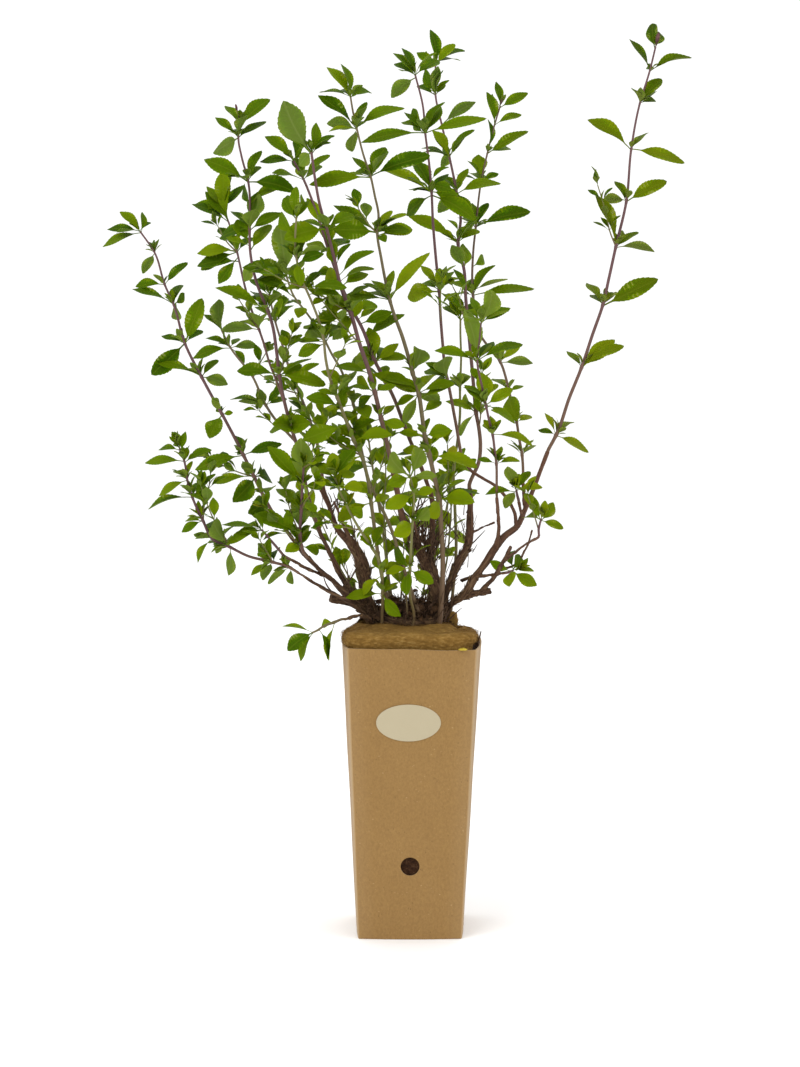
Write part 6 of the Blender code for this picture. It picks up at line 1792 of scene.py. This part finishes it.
def barkRelief(trunk, routes):
    # furrows that run along each limb, with finer grain; the limb's way and a place for its pattern are kept
    spots = [(route[i][0], (route[i + 1][0] - route[i][0]).normalized(), route[i][2] * 0.11 + 0.17 * number)
             for number, route in enumerate(routes) for i in range(len(route) - 1)]
    tree = kdtree.KDTree(len(spots))
    for index, (spot, _, _) in enumerate(spots):
        tree.insert(spot, index)
    tree.balance()
    ways, places = [], []
    drift = woodLook["drift"]
    (furrow, across, along), (grain, fineAcross, fineAlong) = woodLook["furrow"], woodLook["grain"]
    normals = [vertex.normal.copy() for vertex in trunk.data.vertices]
    for vertex, normal in zip(trunk.data.vertices, normals):
        middle, way, run = spots[tree.find(vertex.co)[1]]
        off = vertex.co - middle
        run += off.dot(way)
        off -= way * off.dot(way)
        long = noise.noise(off * across + drift * run * along)
        fine = noise.noise(off * fineAcross + drift * run * fineAlong)
        age = (woodLook["smoothFrom"] - vertex.co.z) / woodLook["smoothDepth"]
        age = min(1.0, max(woodLook["leastRelief"], age))
        ways += way[:]
        places += (off + drift * run * woodLook["patternDrift"])[:]
        vertex.co += normal * (furrow * long + grain * fine) * age
    setValues(trunk.data, "limbWay", "FLOAT_VECTOR", ways)
    setValues(trunk.data, "barkPlace", "FLOAT_VECTOR", places)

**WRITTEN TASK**
Using the data above, reproduce every line exactly.

**CORRECT ANSWER**
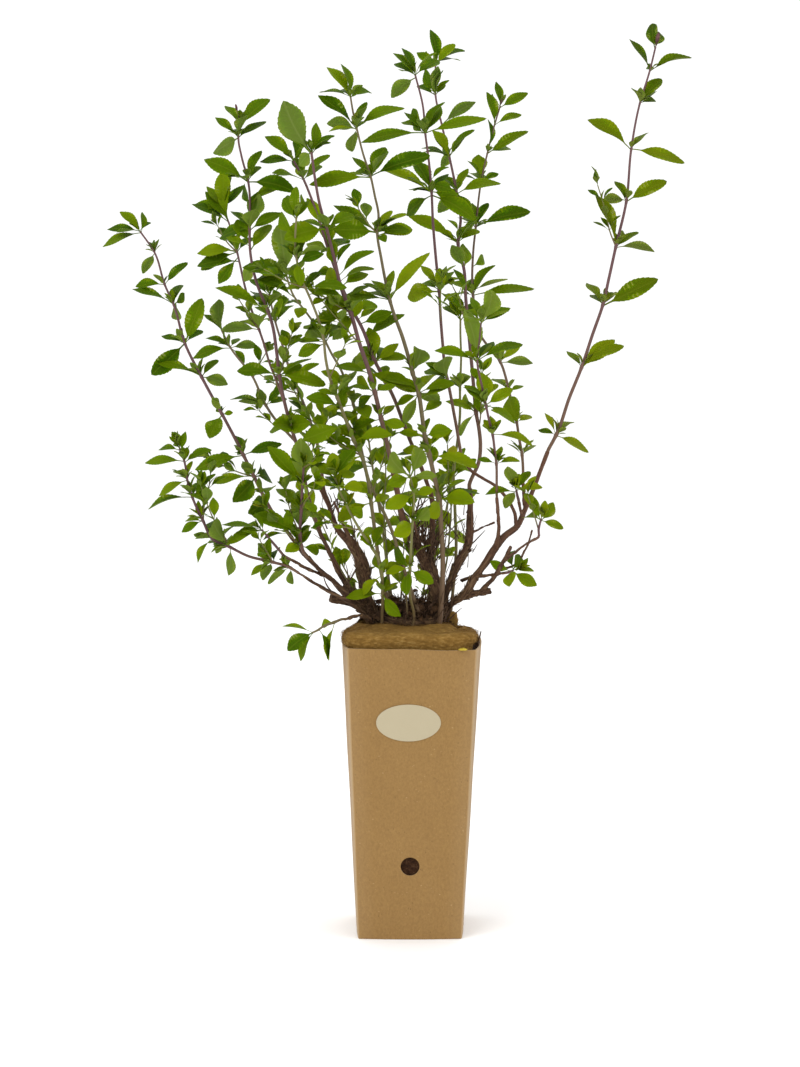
Write part 6 of the Blender code for this picture. It picks up at line 1792 of scene.py. This part finishes it.
def barkRelief(trunk, routes):
    # furrows that run along each limb, with finer grain; the limb's way and a place for its pattern are kept
    spots = [(route[i][0], (route[i + 1][0] - route[i][0]).normalized(), route[i][2] * 0.11 + 0.17 * number)
             for number, route in enumerate(routes) for i in range(len(route) - 1)]
    tree = kdtree.KDTree(len(spots))
    for index, (spot, _, _) in enumerate(spots):
        tree.insert(spot, index)
    tree.balance()
    ways, places = [], []
    drift = woodLook["drift"]
    (furrow, across, along), (grain, fineAcross, fineAlong) = woodLook["furrow"], woodLook["grain"]
    normals = [vertex.normal.copy() for vertex in trunk.data.vertices]
    for vertex, normal in zip(trunk.data.vertices, normals):
        middle, way, run = spots[tree.find(vertex.co)[1]]
        off = vertex.co - middle
        run += off.dot(way)
        off -= way * off.dot(way)
        long = noise.noise(off * across + drift * run * along)
        fine = noise.noise(off * fineAcross + drift * run * fineAlong)
        age = (woodLook["smoothFrom"] - vertex.co.z) / woodLook["smoothDepth"]
        age = min(1.0, max(woodLook["leastRelief"], age))
        ways += way[:]
        places += (off + drift * run * woodLook["patternDrift"])[:]
        vertex.co += normal * (furrow * long + grain * fine) * age
    setValues(trunk.data, "limbWay", "FLOAT_VECTOR", ways)
    setValues(trunk.data, "barkPlace", "FLOAT_VECTOR", places)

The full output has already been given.